— Begin Available data —

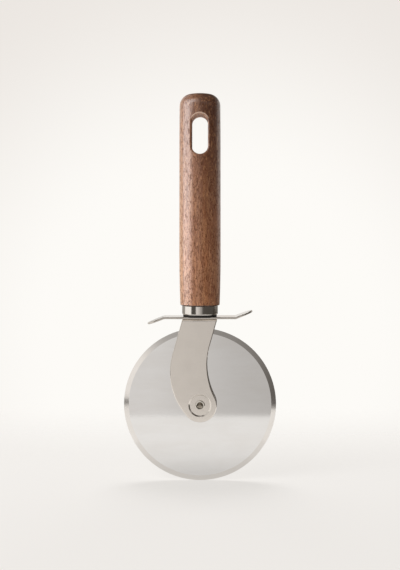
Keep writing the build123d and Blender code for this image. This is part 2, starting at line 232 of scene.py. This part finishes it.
def make_walnut():
    """Oiled walnut, turned along its grain: growth bands, cloudy figure, and fine pores."""
    material, graph = new_material("walnut")
    place = graph.place()
    x, y, z = graph.split(place)

    # The grain wanders a little sideways as it runs up the handle.
    sway = graph.noise(graph.stretch(place, 1, 1, 0.35), 60, 2)
    ripple = graph.noise(graph.stretch(place, 1, 1, 0.5), 260, 2)
    sway = graph.times(graph.minus(sway, 0.5), sway_width)
    ripple = graph.times(graph.minus(ripple, 0.5), ripple_width)
    shift = graph.plus(sway, ripple)
    grain_x = graph.plus(x, shift)
    grain_y = graph.plus(y, graph.times(shift, 0.7))
    grain = graph.join(grain_x, grain_y, z)

    # Each growth band darkens outward from the heart.
    from_heart = graph.length(graph.minus(grain_x, heart_x), graph.minus(grain_y, heart_y))
    ring = graph.math("FRACT", graph.times(from_heart, 1 / ring_spacing))
    late = graph.remap(ring, 0.15, 0.9)

    # Figure, streaks and clouds, then painted shade up the handle, most on its right and at its crown, and
    # a painted rim light at its left edge
    figure = graph.noise(graph.stretch(grain, 1, 1, 0.3), 230, 3, 0.6)
    streak = graph.noise(graph.stretch(grain, 1, 1, 0.06), 900, 3, 0.6)
    cloud = graph.noise(graph.stretch(place, 1, 1, 0.5), 75, 2)
    base = graph.mix(graph.remap(figure, 0.32, 0.68), rgb(159, 100, 62), rgb(189, 130, 88))
    base = graph.mix(graph.times(graph.remap(streak, 0.42, 0.72), 0.55), base, rgb(119, 71, 42))
    base = graph.mix(graph.times(late, 0.28), base, rgb(111, 65, 39))
    base = graph.mix(graph.times(graph.remap(cloud, 0.5, 0.72), 0.35), base, rgb(166, 100, 62))
    # Painted shade: the wood darkens going up the handle, more on its right side, towards a colour darkest
    # at the crown.
    rising_shade = graph.remap(grain_x, -6 * mm, 5 * mm, 0.6, 1.0)
    rising_shade = graph.times(graph.remap(z, 120 * mm, 210 * mm), rising_shade)
    shade_colour = graph.mix(graph.remap(z, 195 * mm, 222 * mm), rgb(84, 40, 16), rgb(60, 24, 7))
    base = graph.mix(graph.times(rising_shade, 0.85), base, shade_colour)
    # Painted rim light: the left edge is paler, less so near the top.
    left_rim_light = graph.remap(z, 150 * mm, 195 * mm, 0.55, 0.25)
    left_rim_light = graph.times(graph.remap(x, -8.5 * mm, -11.8 * mm), left_rim_light)
    base = graph.mix(left_rim_light, base, rgb(216, 178, 144))

    # Painted shade: the wood just above the joint with the ferrule is darkened, for the shadowed gap
    # between them.
    joint = graph.remap(z, handle_joint + 0.35 * mm, handle_joint + 0.75 * mm, 1.0, 0.0)

    # Pores: short dark dashes along the grain, in two sizes, and pale ones between them
    pore_noise = graph.noise(graph.stretch(grain, 1, 1, 0.32), 1150, 2, 0.6, 1.2)
    pores = graph.remap(pore_noise, 0.50, 0.62)
    fine_noise = graph.noise(graph.stretch(grain, 1, 1, 0.35), 2500, 1, 0.5, 1.0)
    fine_pores = graph.remap(fine_noise, 0.54, 0.68)
    dash = graph.math("MAXIMUM", pores, graph.times(fine_pores, 0.6))
    pale_noise = graph.noise(graph.stretch(grain, 1, 1, 0.28), 1250, 2, 0.6, 1.0)
    pale = graph.remap(pale_noise, 0.52, 0.66)
    base = graph.mix(graph.times(pale, 0.45), base, rgb(212, 154, 110))
    colour = graph.mix(graph.times(dash, 0.72), base, rgb(86, 48, 26))
    # Painted shade at the joint with the ferrule
    colour = graph.mix(graph.times(joint, 0.85), colour, rgb(34, 22, 17))

    # The slot's wall is paler at its upper end, and so is the edge round that end.
    over = graph.math("MAXIMUM", graph.minus(z, slot_centre), 0.0)
    from_slot = graph.minus(graph.length(x, over), slot_radius)
    wall = graph.remap(from_slot, 0.25 * mm, 0.05 * mm)
    wall = graph.times(wall, graph.remap(over, 0.0, 2.5 * mm))
    second_tone = graph.window(from_slot, 0.25 * mm, 1.0 * mm, 0.2 * mm)
    second_tone = graph.times(second_tone, graph.remap(over, 1.2 * mm, 3.6 * mm))
    colour = graph.mix(wall, colour, rgb(241, 188, 157))
    colour = graph.mix(graph.times(second_tone, 0.7), colour, rgb(238, 206, 184))

    # Oil lies on the handle's skin, and not inside the slot.
    skin = graph.remap(graph.length(x, y), skin_radius - 0.5 * mm, skin_radius)
    crown = graph.remap(z, slot_top - 0.2 * mm, slot_top + 0.8 * mm)
    oiled = graph.math("MAXIMUM", skin, crown)
    oil = graph.times(graph.remap(dash, 0.0, 1.0, 1.0, 0.3, smooth=False), oiled)

    height = graph.minus(graph.times(streak, 0.25), graph.minus(dash, graph.times(pale, 0.5)))
    rough = graph.plus(graph.remap(streak, 0.3, 0.7, 0.40, 0.50, smooth=False), graph.times(dash, 0.15))
    inputs = {
        "Base Color": colour,
        "Roughness": rough,
        "IOR": 1.3,
        "Coat Weight": oil,
        "Coat Roughness": 0.29,
        "Coat IOR": 1.7,
        "Normal": graph.bump(height, 0.1 * mm, 0.7),
    }
    finish_surface(graph, graph.add("ShaderNodeBsdfPrincipled", inputs).outputs[0])
    return material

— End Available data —

Extract the full listing and reproduce each line exactly.

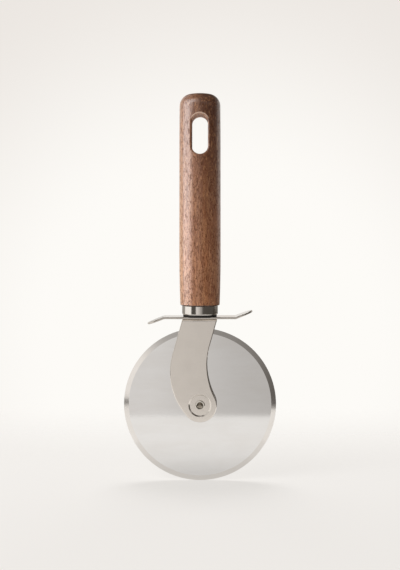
Keep writing the build123d and Blender code for this image. This is part 2, starting at line 232 of scene.py. This part finishes it.
def make_walnut():
    """Oiled walnut, turned along its grain: growth bands, cloudy figure, and fine pores."""
    material, graph = new_material("walnut")
    place = graph.place()
    x, y, z = graph.split(place)

    # The grain wanders a little sideways as it runs up the handle.
    sway = graph.noise(graph.stretch(place, 1, 1, 0.35), 60, 2)
    ripple = graph.noise(graph.stretch(place, 1, 1, 0.5), 260, 2)
    sway = graph.times(graph.minus(sway, 0.5), sway_width)
    ripple = graph.times(graph.minus(ripple, 0.5), ripple_width)
    shift = graph.plus(sway, ripple)
    grain_x = graph.plus(x, shift)
    grain_y = graph.plus(y, graph.times(shift, 0.7))
    grain = graph.join(grain_x, grain_y, z)

    # Each growth band darkens outward from the heart.
    from_heart = graph.length(graph.minus(grain_x, heart_x), graph.minus(grain_y, heart_y))
    ring = graph.math("FRACT", graph.times(from_heart, 1 / ring_spacing))
    late = graph.remap(ring, 0.15, 0.9)

    # Figure, streaks and clouds, then painted shade up the handle, most on its right and at its crown, and
    # a painted rim light at its left edge
    figure = graph.noise(graph.stretch(grain, 1, 1, 0.3), 230, 3, 0.6)
    streak = graph.noise(graph.stretch(grain, 1, 1, 0.06), 900, 3, 0.6)
    cloud = graph.noise(graph.stretch(place, 1, 1, 0.5), 75, 2)
    base = graph.mix(graph.remap(figure, 0.32, 0.68), rgb(159, 100, 62), rgb(189, 130, 88))
    base = graph.mix(graph.times(graph.remap(streak, 0.42, 0.72), 0.55), base, rgb(119, 71, 42))
    base = graph.mix(graph.times(late, 0.28), base, rgb(111, 65, 39))
    base = graph.mix(graph.times(graph.remap(cloud, 0.5, 0.72), 0.35), base, rgb(166, 100, 62))
    # Painted shade: the wood darkens going up the handle, more on its right side, towards a colour darkest
    # at the crown.
    rising_shade = graph.remap(grain_x, -6 * mm, 5 * mm, 0.6, 1.0)
    rising_shade = graph.times(graph.remap(z, 120 * mm, 210 * mm), rising_shade)
    shade_colour = graph.mix(graph.remap(z, 195 * mm, 222 * mm), rgb(84, 40, 16), rgb(60, 24, 7))
    base = graph.mix(graph.times(rising_shade, 0.85), base, shade_colour)
    # Painted rim light: the left edge is paler, less so near the top.
    left_rim_light = graph.remap(z, 150 * mm, 195 * mm, 0.55, 0.25)
    left_rim_light = graph.times(graph.remap(x, -8.5 * mm, -11.8 * mm), left_rim_light)
    base = graph.mix(left_rim_light, base, rgb(216, 178, 144))

    # Painted shade: the wood just above the joint with the ferrule is darkened, for the shadowed gap
    # between them.
    joint = graph.remap(z, handle_joint + 0.35 * mm, handle_joint + 0.75 * mm, 1.0, 0.0)

    # Pores: short dark dashes along the grain, in two sizes, and pale ones between them
    pore_noise = graph.noise(graph.stretch(grain, 1, 1, 0.32), 1150, 2, 0.6, 1.2)
    pores = graph.remap(pore_noise, 0.50, 0.62)
    fine_noise = graph.noise(graph.stretch(grain, 1, 1, 0.35), 2500, 1, 0.5, 1.0)
    fine_pores = graph.remap(fine_noise, 0.54, 0.68)
    dash = graph.math("MAXIMUM", pores, graph.times(fine_pores, 0.6))
    pale_noise = graph.noise(graph.stretch(grain, 1, 1, 0.28), 1250, 2, 0.6, 1.0)
    pale = graph.remap(pale_noise, 0.52, 0.66)
    base = graph.mix(graph.times(pale, 0.45), base, rgb(212, 154, 110))
    colour = graph.mix(graph.times(dash, 0.72), base, rgb(86, 48, 26))
    # Painted shade at the joint with the ferrule
    colour = graph.mix(graph.times(joint, 0.85), colour, rgb(34, 22, 17))

    # The slot's wall is paler at its upper end, and so is the edge round that end.
    over = graph.math("MAXIMUM", graph.minus(z, slot_centre), 0.0)
    from_slot = graph.minus(graph.length(x, over), slot_radius)
    wall = graph.remap(from_slot, 0.25 * mm, 0.05 * mm)
    wall = graph.times(wall, graph.remap(over, 0.0, 2.5 * mm))
    second_tone = graph.window(from_slot, 0.25 * mm, 1.0 * mm, 0.2 * mm)
    second_tone = graph.times(second_tone, graph.remap(over, 1.2 * mm, 3.6 * mm))
    colour = graph.mix(wall, colour, rgb(241, 188, 157))
    colour = graph.mix(graph.times(second_tone, 0.7), colour, rgb(238, 206, 184))

    # Oil lies on the handle's skin, and not inside the slot.
    skin = graph.remap(graph.length(x, y), skin_radius - 0.5 * mm, skin_radius)
    crown = graph.remap(z, slot_top - 0.2 * mm, slot_top + 0.8 * mm)
    oiled = graph.math("MAXIMUM", skin, crown)
    oil = graph.times(graph.remap(dash, 0.0, 1.0, 1.0, 0.3, smooth=False), oiled)

    height = graph.minus(graph.times(streak, 0.25), graph.minus(dash, graph.times(pale, 0.5)))
    rough = graph.plus(graph.remap(streak, 0.3, 0.7, 0.40, 0.50, smooth=False), graph.times(dash, 0.15))
    inputs = {
        "Base Color": colour,
        "Roughness": rough,
        "IOR": 1.3,
        "Coat Weight": oil,
        "Coat Roughness": 0.29,
        "Coat IOR": 1.7,
        "Normal": graph.bump(height, 0.1 * mm, 0.7),
    }
    finish_surface(graph, graph.add("ShaderNodeBsdfPrincipled", inputs).outputs[0])
    return material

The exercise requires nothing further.